A sperm donor who unknowingly harbored a genetic mutation that dramatically raises the risk of cancer has fathered at least 197 children across Europe, a major investigation has revealed.

Some children have already died and only a minority who inherit the mutation will escape cancer in their lifetimes.

The sperm was not sold to UK clinics, but the BBC can confirm a very small number of British families, who have been informed, used the donor's sperm while having fertility treatment in Denmark.

Denmark's European Sperm Bank, which sold the sperm, said families affected had their deepest sympathy and admitted the sperm was used to make too many babies in some countries.

The investigation has been conducted by 14 public service broadcasters, including the BBC, as part of the European Broadcasting Union's Investigative Journalism Network.

The sperm came from an anonymous man who was paid to donate as a student, starting in 2005. His sperm was then used by women for around 17 years.

He is healthy and passed the donor screening checks. However, the DNA in some of his cells mutated before he was born.

It damaged the TP53 gene – which has the crucial role of preventing the body's cells turning cancerous.

Most of the donor's body does not contain the dangerous form of TP53, but up to 20% of his sperm do.

However, any children made from affected sperm will have the mutation in every cell of their body.

This is known as Li Fraumeni syndrome and comes with an up to 90% chance of developing cancer, particularly during childhood as well as breast cancer later in life.

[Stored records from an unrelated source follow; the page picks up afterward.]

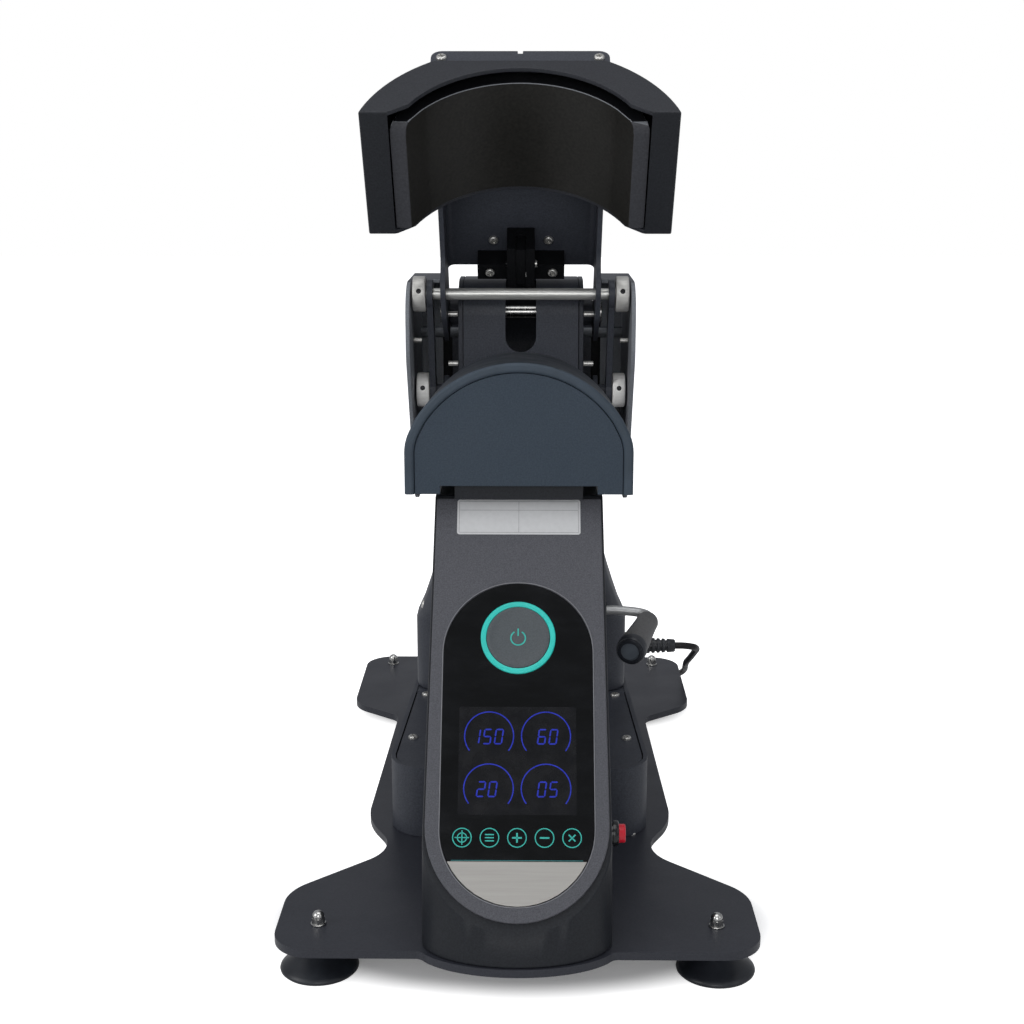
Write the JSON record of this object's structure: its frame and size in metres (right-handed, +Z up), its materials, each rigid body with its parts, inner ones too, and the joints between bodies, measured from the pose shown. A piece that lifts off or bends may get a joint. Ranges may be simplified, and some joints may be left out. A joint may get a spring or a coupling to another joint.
{
  "type": "cap heat press",
  "caption": "Countertop press for caps: a leaning control console with a curved padded bed, and a hinged curved heating head that a hidden motor closes over it.",
  "frame": {"origin": "on the floor, under the middle of the base plate's length and width", "axes": "+Z up, -Y towards the user, so the console faces -Y, and +X to the user's right"},
  "size_m": [0.2961, 0.8453, 0.549],
  "materials": {
    "charcoal_paint": "fine textured powder coat",
    "black_paint": "satin powder coat",
    "fascia_plastic": "textured matt",
    "bed_paint": "matt paint",
    "heater_coating": "dark non-stick coating, semi gloss",
    "panel_glass": "high gloss",
    "brushed_trim": "brushed",
    "teal_plastic": "gloss, lit from behind",
    "grey_plastic": "satin",
    "red_plastic": "gloss",
    "polished_steel": "polished",
    "cast_metal": "as cast",
    "silicone": "matt",
    "black_rubber": "matt",
    "circuit_board": "solder mask"
  },
  "bodies": {
    "frame": {"base_plate": "charcoal_paint", "foot_front_left": "black_rubber", "foot_front_right": "black_rubber", "foot_rear_left": "black_rubber", "foot_rear_right": "black_rubber", "foot_nut_front_left": "polished_steel", "foot_nut_front_right": "polished_steel", "foot_nut_rear_left": "polished_steel", "foot_nut_rear_right": "polished_steel", "console_shell": "black_paint", "console_fascia": "fascia_plastic", "panel_glass": "panel_glass", "silver_trim": "brushed_trim", "start_ring": "teal_plastic", "display_module": "grey_plastic", "control_board": "circuit_board", "side_button_bezel": "black_rubber", "mid_housing": "black_paint", "mid_cover": "charcoal_paint", "power_supply": "cast_metal", "tower_shell": "charcoal_paint", "left_cheek": "charcoal_paint", "right_cheek": "charcoal_paint", "cowl": "charcoal_paint", "pivot_shaft": "polished_steel", "left_guard": "charcoal_paint", "right_guard": "charcoal_paint", "rear_cover": "charcoal_paint", "drive_gearbox": "cast_metal", "drive_motor": "cast_metal", "bed_mount": "black_paint", "bed_core": "cast_metal", "bed_face": "bed_paint", "bed_pad": "silicone", "lever_bracket": "black_paint", "strain_relief": "black_rubber", "power_cord": "black_rubber", "cord_coil": "black_rubber", "plug": "black_rubber"},
    "head": {"head_housing": "black_paint", "heater_plate": "heater_coating", "head_block": "cast_metal", "head_cover": "charcoal_paint", "arm_channel": "charcoal_paint", "stop_bracket": "black_paint", "cross_rod": "polished_steel", "upper_left_collar": "polished_steel", "upper_right_collar": "polished_steel"},
    "crank": {"crank_shaft": "polished_steel", "left_crank_arm": "charcoal_paint", "right_crank_arm": "charcoal_paint", "lower_left_collar": "polished_steel", "lower_right_collar": "polished_steel"},
    "links": {"left_link": "charcoal_paint", "right_link": "charcoal_paint"},
    "lever": {"lever_rod": "polished_steel", "lever_grip": "grey_plastic", "lever_grip_cap": "black_rubber"},
    "start_button": {"start_button": "grey_plastic"},
    "side_button": {"side_button_cap": "red_plastic"}
  },
  "joints": [
    {"name": "head_hinge", "type": "hinge", "parent": "frame", "child": "head", "pos_m": [0, 0.042, 0.3725], "axis": [1, 0, 0], "range_deg": [0, 55]},
    {"name": "crank_hinge", "type": "hinge", "parent": "frame", "child": "crank", "pos_m": [0, 0.071, 0.301], "axis": [1, 0, 0], "range_deg": [0, 55]},
    {"name": "link_hinge", "type": "hinge", "parent": "crank", "child": "links", "pos_m": [0, 0.02603, 0.31798], "axis": [1, 0, 0], "range_deg": [-55, 0]},
    {"name": "lever_hinge", "type": "hinge", "parent": "frame", "child": "lever", "pos_m": [0.05, 0.034, 0.15], "axis": [-1, 0, 0], "range_deg": [0, 60]},
    {"name": "start_button_press", "type": "slide", "parent": "frame", "child": "start_button", "axis": [0, 0.829, -0.5592], "range_m": [0, 0.0015], "stiffness_N_per_m": 800, "springref_m": -0.001},
    {"name": "side_button_press", "type": "slide", "parent": "frame", "child": "side_button", "axis": [-1, 0, 0], "range_m": [0, 0.0025], "stiffness_N_per_m": 600, "springref_m": -0.001}
  ],
  "couplings": [
    {"joint": "crank_hinge", "follows": "head_hinge", "ratio": 1},
    {"joint": "link_hinge", "follows": "head_hinge", "ratio": -1}
  ]
}
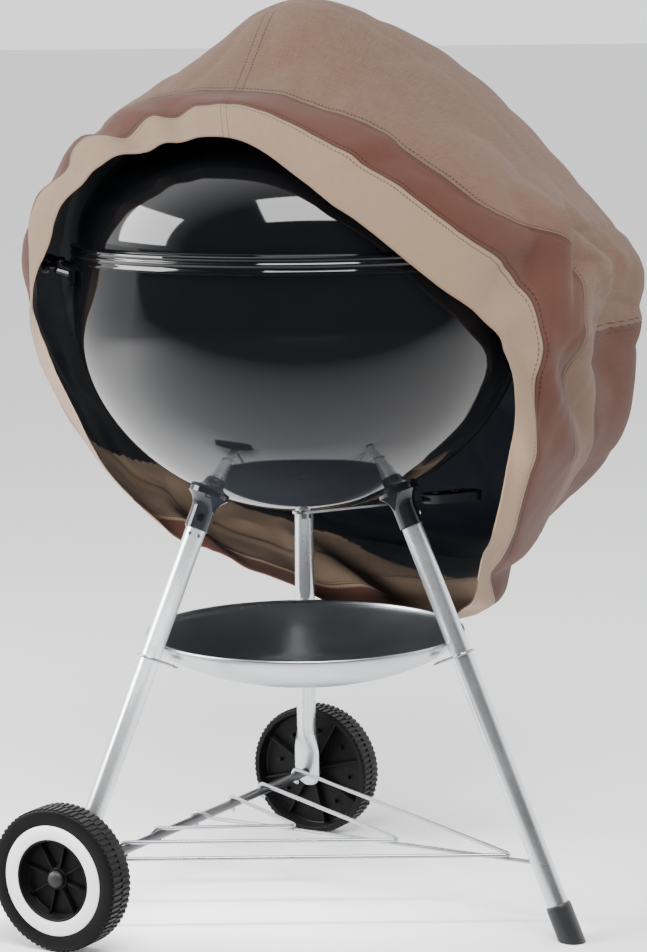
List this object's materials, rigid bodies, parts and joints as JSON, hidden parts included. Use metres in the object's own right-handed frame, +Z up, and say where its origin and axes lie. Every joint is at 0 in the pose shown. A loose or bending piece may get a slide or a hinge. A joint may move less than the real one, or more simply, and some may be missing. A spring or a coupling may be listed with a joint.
{
  "type": "kettle charcoal grill",
  "caption": "Round kettle charcoal grill on a wheeled tripod stand with ash pan, wire shelf, lid damper, ash sweeper, and a fabric weather cover drawn back like a hood.",
  "frame": {"origin": "On the floor, under the middle of the whole object's box.", "axes": "+Z up, front towards -Y, +X to the right as seen from the front."},
  "size_m": [0.7094, 0.7634, 0.9626],
  "materials": {
    "enamel": "gloss black porcelain enamel",
    "chrome": "bright plated",
    "aluminium": "satin",
    "wire": "plated wire, satin",
    "wheel_plastic": "moulded, matt black",
    "white_plastic": "moulded, white",
    "nylon": "moulded, matt black",
    "cover_fabric": "woven coated polyester, taupe and rust bands with a beige hem"
  },
  "bodies": {
    "stand": {"bowl": "enamel", "bowl_handle_rod_left": "enamel", "bowl_handle_rod_right": "enamel", "leg_socket_left": "enamel", "leg_socket_rear": "enamel", "leg_socket_right": "enamel", "leg_left": "chrome", "leg_rear": "chrome", "leg_right": "chrome", "ash_pan": "aluminium", "axle": "wire", "shelf_wire_outer": "wire", "shelf_wire_middle": "wire", "shelf_wire_inner": "wire", "shelf_wire_centre": "wire", "pan_clip_left": "wire", "pan_clip_rear": "wire", "pan_clip_right": "wire", "cooking_grate_rest_1": "wire", "cooking_grate_rest_2": "wire", "cooking_grate_rest_3": "wire", "cooking_grate_rest_4": "wire", "charcoal_grate_rest_1": "wire", "charcoal_grate_rest_2": "wire", "charcoal_grate_rest_3": "wire", "bowl_handle_grip_left": "nylon", "bowl_handle_grip_right": "nylon", "foot_cap": "nylon", "axle_cap_left": "nylon", "axle_cap_rear": "nylon"},
    "wheel_left": {"wheel_left": "wheel_plastic", "wheel_ring_left": "white_plastic"},
    "wheel_rear": {"wheel_rear": "wheel_plastic", "wheel_ring_rear": "white_plastic"},
    "lid": {"lid": "enamel", "lid_handle_rod": "chrome", "lid_handle_grip": "nylon", "damper_rivet": "aluminium"},
    "lid_damper": {"lid_damper": "aluminium"},
    "cooking_grate": {"cooking_grate": "wire"},
    "charcoal_grate": {"charcoal_grate": "wire"},
    "sweeper": {"ash_sweeper": "aluminium", "sweep_spindle": "chrome", "sweep_lever": "chrome", "sweep_lever_grip": "nylon", "lever_rivet_inner": "chrome", "lever_rivet_outer": "chrome"},
    "cover": {"weather_cover": "cover_fabric"},
    "button_left": {"leg_button_left": "chrome"},
    "button_rear": {"leg_button_rear": "chrome"},
    "button_right": {"leg_button_right": "chrome"}
  },
  "joints": [
    {"name": "wheel_left_spin", "type": "hinge", "parent": "stand", "child": "wheel_left", "pos_m": [-0.27242, -0.28061, 0.075], "axis": [-0.5, -0.866, 0], "continuous": true},
    {"name": "wheel_rear_spin", "type": "hinge", "parent": "stand", "child": "wheel_rear", "pos_m": [-0.03016, 0.13899, 0.075], "axis": [0.5, 0.866, 0], "continuous": true},
    {"name": "cover_draw", "type": "slide", "parent": "stand", "child": "cover", "axis": [0, 0.7705, 0.6374], "range_m": [0, 0.75], "deforming": ["weather_cover"]},
    {"name": "lid_lift", "type": "slide", "parent": "stand", "child": "lid", "axis": [0, 0, 1], "range_m": [0, 0.36]},
    {"name": "cooking_grate_lift", "type": "slide", "parent": "stand", "child": "cooking_grate", "axis": [0, 0, 1], "range_m": [0, 0.27]},
    {"name": "charcoal_grate_lift", "type": "slide", "parent": "stand", "child": "charcoal_grate", "axis": [0, 0, 1], "range_m": [0, 0.21]},
    {"name": "lid_damper_turn", "type": "hinge", "parent": "lid", "child": "lid_damper", "pos_m": [-0.05065, -0.02454, 0.8364], "axis": [-0.0573, 0.3248, 0.944], "range_deg": [0, 60]},
    {"name": "sweep_lever_turn", "type": "hinge", "parent": "stand", "child": "sweeper", "pos_m": [-0.03016, -0.14075, 0.426], "axis": [0, 0, 1], "range_deg": [-34, 44]},
    {"name": "button_left_press", "type": "slide", "parent": "stand", "child": "button_left", "axis": [-0.0689, 0.9798, -0.1879], "range_m": [0, 0.004]},
    {"name": "button_rear_press", "type": "slide", "parent": "stand", "child": "button_rear", "axis": [0.8829, -0.4302, -0.1879], "range_m": [0, 0.004]},
    {"name": "button_right_press", "type": "slide", "parent": "stand", "child": "button_right", "axis": [-0.814, -0.5496, -0.188], "range_m": [0, 0.004]}
  ],
  "couplings": [
    {"joint": "lid_lift", "follows": "cover_draw", "ratio": 0.48},
    {"joint": "cooking_grate_lift", "follows": "cover_draw", "ratio": 0.36},
    {"joint": "charcoal_grate_lift", "follows": "cover_draw", "ratio": 0.28}
  ]
}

It is a dreadful diagnosis, Prof Clare Turnbull, a cancer geneticist at the Institute of Cancer Research in London, told the BBC. It's a very challenging diagnosis to land on a family, there is a lifelong burden of living with that risk, it's clearly devastating.

MRI scans of the body and the brain are needed every year, as well as abdominal ultrasounds, to try to spot tumours. Women often choose to have their breasts removed to lower their risk of cancer.

The European Sperm Bank said the donor himself and his family members are not ill and such a mutation is not detected preventatively by genetic screening. They said they immediately blocked the donor once the problem with his sperm was discovered.

Doctors who were seeing children with cancer linked to sperm donation raised concerns at the European Society of Human Genetics this year.

They reported they had found 23 with the variant out of 67 children known at the time. Ten had already been diagnosed with cancer.

Through Freedom of Information requests and interviews with doctors and patients we can reveal substantially more children were born to the donor. The figure is at least 197 children, but that may not be the final number as data has not been obtained from all countries.

It is also unknown how many of these children inherited the dangerous variant.

Dr Edwige Kasper, a cancer geneticist at Rouen University Hospital, in France, who presented the initial data, told the investigation: We have many children that have already developed a cancer.

We have some children that have developed already two different cancers and some of them have already died at a very early age.

Céline, not her real name, is a single-mother in France whose child was conceived with the donor's sperm 14 years ago and has the mutation.

She got a call from the fertility clinic she used in Belgium urging her to get her daughter screened.

She says she has absolutely no hard feelings towards the donor but says it was unacceptable she was given sperm that wasn't clean, that wasn't safe, that carried a risk.

And she knows cancer will be looming over them for the rest of their lives.

We don't know when, we don't know which one, and we don't know how many, she says.

I understand that there's a high chance it is going to happen and when it does, we'll fight and if there are several, we'll fight several times.

The donor's sperm was used by 67 fertility clinics in 14 countries. The sperm was not sold to UK clinics.

However, as a result of this investigation, the authorities in Denmark notified the UK's Human Fertilisation and Embryology Authority (HFEA) on Tuesday that British women had travelled to the country to receive fertility treatment using the donor's sperm. Those women have been informed.

There is no law on how many times a donor's sperm can be used worldwide. However, individual countries do set their own limits.

The European Sperm Bank accepted these limits had unfortunately been breached in some countries and it was in dialogue with the authorities in Denmark and Belgium.

In Belgium, a single sperm donor is only supposed to be used by six families. Instead, 38 different women produced 53 children to the donor.

The UK limit is 10 families per donor.

Prof Allan Pacey, who used to run the Sheffield Sperm Bank, stated countries had become dependent on big international sperm banks and half the UK's sperm was now imported.

He emphasized that the case raises crucial questions about genetic screening and regulation in sperm donation practices, underlining the challenges of ensuring donor safety.